Além disso, também houve outro problema, com algumas pessoas que se inscreveram para participar da corrida de 10 quilômetros acabando por fazer a corrida de cinco quilômetros, mas sem avisar a organização. “No mesmo dia teve uma outra prova e algumas pessoas fizeram essa prova e depois a nossa, aí acabaram correndo no 5 km. Tivemos que desclassificar”.

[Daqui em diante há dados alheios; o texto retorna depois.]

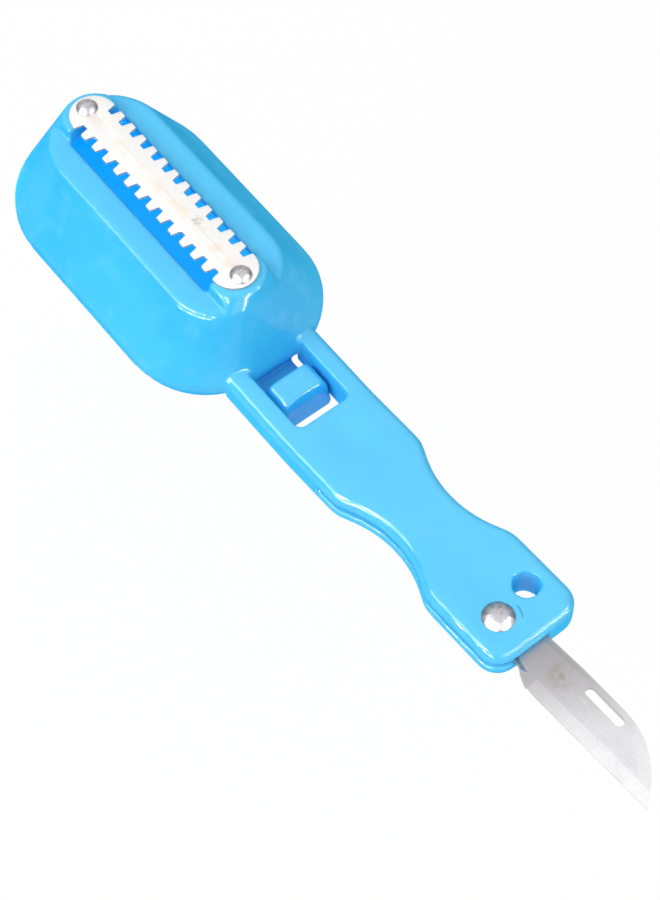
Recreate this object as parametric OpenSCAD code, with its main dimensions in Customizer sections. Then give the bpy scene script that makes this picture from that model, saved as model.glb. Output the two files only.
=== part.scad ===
// Fish scaler. A toothed steel strip stands over a hollow head that catches the
// scales, a lid under the head lets them out, and a knife folds into the handle.
// The toothed side is up, X runs from the head to the knife, and Z = 0 is the
// flat underside of the lid. X = 0 is the middle of the head.

/* [Head] */
// Length of the head at its rim
head_len = 90.8; // [86:0.2:100]
// Width of the head at its rim
head_w = 54; // [48:0.5:62]
// Corner radius of the rim at the handle end, seen from above
head_r = 22.4; // [16:0.2:24]
// Corner radius of the rim at the far end, seen from above
head_r_far = 25.6; // [18:0.2:26.4]
// Height of the upright rim band
rim_h = 3.3; // [2:0.1:5]
// Height from the rim band to the flat shoulder
wall_rise = 17.4; // [14:0.2:24]
// Length of the flat shoulder
shoulder_len = 76; // [72:0.2:80]
// Width of the flat shoulder
shoulder_w = 29.8; // [26:0.2:36]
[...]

Resultado: entre os cerca de 1.500 inscritos, 80 foram desclassificados por serem homens que correram com o chip de mulher e outros 60 por terem se inscrito para correr uma distância, mas no final ter percorrido outra. “Passou de 140 pessoas desclassificadas, no todo. E 140 pessoas significa que a premiação no final geral foi alterada, porque a gente premia na base de 124 pessoas”, destaca ainda Will.

Tentativa de fraude?

Para Willian Ribas, da Kenya Sports, o que houve não foi uma tentativa de fraude intencional ou “na maldade”, como costuma se falar. “Na hora de chamar no pódio, no dia da corrida, teve mulher que foi chamada e não apareceu, o pódio ficou vago. Daí a gente foi depois buscar o número da pessoa e viu que era um homem que estava correndo com o chip da mulher”, exemplifica ele. “Não acredito que teve sacanagem. Talvez seja falta de consciência, falta de educação para chegar ali e falar ‘não, eu vou lá trocar esse chip, vou trocar o nome’. É mais uma questão de cultura”, complementa ele.

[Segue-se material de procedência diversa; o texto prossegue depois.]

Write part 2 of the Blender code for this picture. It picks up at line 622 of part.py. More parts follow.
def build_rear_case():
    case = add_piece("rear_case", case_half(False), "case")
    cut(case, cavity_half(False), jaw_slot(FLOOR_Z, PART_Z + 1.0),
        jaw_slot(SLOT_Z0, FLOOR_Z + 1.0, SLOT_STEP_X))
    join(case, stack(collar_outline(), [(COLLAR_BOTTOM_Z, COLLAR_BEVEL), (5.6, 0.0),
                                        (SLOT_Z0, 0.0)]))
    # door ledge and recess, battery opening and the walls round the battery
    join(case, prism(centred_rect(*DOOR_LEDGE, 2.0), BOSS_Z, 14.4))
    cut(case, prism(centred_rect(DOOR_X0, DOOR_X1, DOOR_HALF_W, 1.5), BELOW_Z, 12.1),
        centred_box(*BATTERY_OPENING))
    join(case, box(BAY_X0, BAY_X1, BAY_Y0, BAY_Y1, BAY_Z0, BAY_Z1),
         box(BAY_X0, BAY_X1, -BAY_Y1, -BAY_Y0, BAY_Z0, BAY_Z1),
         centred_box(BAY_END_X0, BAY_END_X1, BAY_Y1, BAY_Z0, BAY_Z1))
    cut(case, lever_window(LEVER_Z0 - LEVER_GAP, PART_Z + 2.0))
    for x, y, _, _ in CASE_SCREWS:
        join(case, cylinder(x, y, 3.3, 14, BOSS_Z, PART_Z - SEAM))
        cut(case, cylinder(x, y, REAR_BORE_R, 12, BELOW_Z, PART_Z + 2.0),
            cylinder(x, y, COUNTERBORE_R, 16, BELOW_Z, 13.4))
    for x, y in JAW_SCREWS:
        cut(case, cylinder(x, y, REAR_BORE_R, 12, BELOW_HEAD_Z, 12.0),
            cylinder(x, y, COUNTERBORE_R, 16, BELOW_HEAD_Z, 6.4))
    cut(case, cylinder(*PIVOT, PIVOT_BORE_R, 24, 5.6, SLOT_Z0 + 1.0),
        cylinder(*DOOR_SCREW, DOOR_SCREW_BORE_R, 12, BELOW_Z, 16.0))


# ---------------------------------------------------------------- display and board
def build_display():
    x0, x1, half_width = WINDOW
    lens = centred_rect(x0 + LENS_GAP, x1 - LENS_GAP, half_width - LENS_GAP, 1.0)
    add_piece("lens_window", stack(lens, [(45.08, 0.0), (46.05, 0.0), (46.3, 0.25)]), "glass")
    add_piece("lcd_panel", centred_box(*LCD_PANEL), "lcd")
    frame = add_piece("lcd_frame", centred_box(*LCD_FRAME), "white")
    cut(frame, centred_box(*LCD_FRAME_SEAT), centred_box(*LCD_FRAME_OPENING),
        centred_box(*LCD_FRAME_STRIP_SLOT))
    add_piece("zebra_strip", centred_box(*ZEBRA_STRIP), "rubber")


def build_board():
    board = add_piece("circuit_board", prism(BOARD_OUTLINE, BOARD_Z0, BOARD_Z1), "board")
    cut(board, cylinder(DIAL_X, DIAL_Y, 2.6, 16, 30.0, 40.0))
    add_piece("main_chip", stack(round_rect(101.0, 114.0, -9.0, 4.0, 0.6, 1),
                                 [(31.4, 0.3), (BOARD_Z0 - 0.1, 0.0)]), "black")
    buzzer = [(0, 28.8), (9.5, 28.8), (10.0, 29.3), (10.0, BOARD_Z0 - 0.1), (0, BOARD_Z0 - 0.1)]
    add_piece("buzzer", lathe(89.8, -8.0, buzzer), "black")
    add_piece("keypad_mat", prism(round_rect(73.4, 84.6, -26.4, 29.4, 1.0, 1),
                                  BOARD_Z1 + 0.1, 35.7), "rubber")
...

Janaína, por outro lado, celebrou o resultado, conquistando seu terceiro troféu apenas em 2024. “Eu achei que tinha ido bem, porque só fui ultrapassada por homens”, recorda ela. “Fiquei triste de saber que tem gente tão mal intencionada a ponto de trapacear numa atividade tão divertida. Mas também fiquei impressionada com a lisura dos organizadores de suspender a premiação do evento e a coragem de auditar o resultado. Isso me anima a continuar correndo”, destacou ainda.